Une obsession qui vire à l'aveuglement
Aktuality.sk constate que le PiS est prêt à aller au-delà du raisonnable pour s'assurer d'avoir bonne presse :
«Il s'agit avant tout de faire taire une chaîne de télévision indépendante. Que le parti de Jarosław Kaczyński soit prêt à mettre en péril ses relations avec les Etats-Unis et la stabilité de son propre gouvernement, démontre jusqu'où le PiS est prêt à aller pour se débarrasser des voix critiques présentes dans les médias.»
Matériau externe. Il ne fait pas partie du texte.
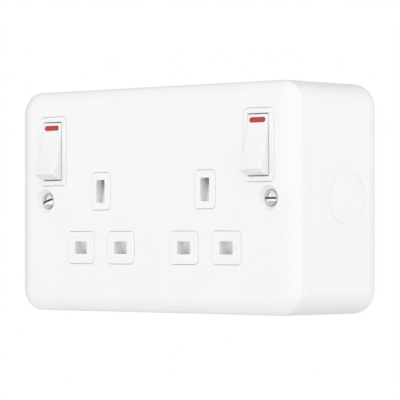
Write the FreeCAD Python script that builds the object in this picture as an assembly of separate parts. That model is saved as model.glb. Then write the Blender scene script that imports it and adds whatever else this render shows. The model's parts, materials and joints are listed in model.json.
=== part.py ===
import FreeCAD, Part
import math
import os

# A white twin switched mains socket on a metal wall box.
# Lengths are millimetres and angles are degrees. X runs to the right, Z up and Y into the wall.
# The origin is the middle of the flat face that lies on the wall. Every depth is measured back from
# the front face of the plate, and every place across it from the middle of the plate.

# Plate and wall box
plate_width = 149.4
plate_height = 87.6
corner_radius = 9.0
lid_depth = 8.0
box_depth = 42.0
lid_sheet = 1.2
box_sheet = 1.2
front_round_in = 7.0
front_round_deep = 3.0
back_round = 8.3
seam_round = 0.4

# Pin pattern of the socket, with earth on top, and the places of its rows
pin_spacing = 22.23
socket_offset = 28.25
earth_row = 3.6
line_slot_width = 6.8
line_slot_height = 4.9
earth_slot_width = 4.55
earth_slot_height = 8.94
slot_corner = 0.4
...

Des citoyens censés gober des idées toutes faites
Gazeta Wyborcza s'en prend durement au gouvernement :
«Cette fois, le Premier ministre, un menteur notoire, a démasqué ses batteries : il ne s'agit en effet ni de réguler le marché ni de protéger les médias polonais contre une prise de contrôle hostile de la part des Russes ou des Chinois. Il s'agit de faire taire les opposants au régime, ce qui revient à transformer tous les médias en une variante de la télévision d'Etat acquis au gouvernement. L'objectif étant de faire avaler aux masses non éduquées tout ce que le PiS - sous la férule de Kaczyński, le chef du parti - peut inventer et leur servir.»
Mettre un terme au mal qui ronge la Pologne
Handelsblatt a une explication au fait que le PiS soit allé jusqu'à l'éclatement de la coalition gouvernementale pour faire passer la loi :
«La démocratie polonaise n'est en aucun cas morte ; certains de ses anciens partenaires entravent désormais la marche du PiS contre les valeurs de l'Europe. Mais le PiS n'en reste pas moins déterminé à transformer la Pologne en lui imposant ses idées ultra catholiques et rétrogrades. Le parti est prêt à poursuivre dans la voie de la confrontation totale avec l'Europe et ses valeurs... - et ceci se produit en Pologne, le pays qui, derrière le rideau de fer, s'était battu pour la liberté avec beaucoup plus de ferveur que ses voisins. Reste à espérer que les électeurs polonais se souviendront de ce combat pour la liberté et mettront fin à ces affres.»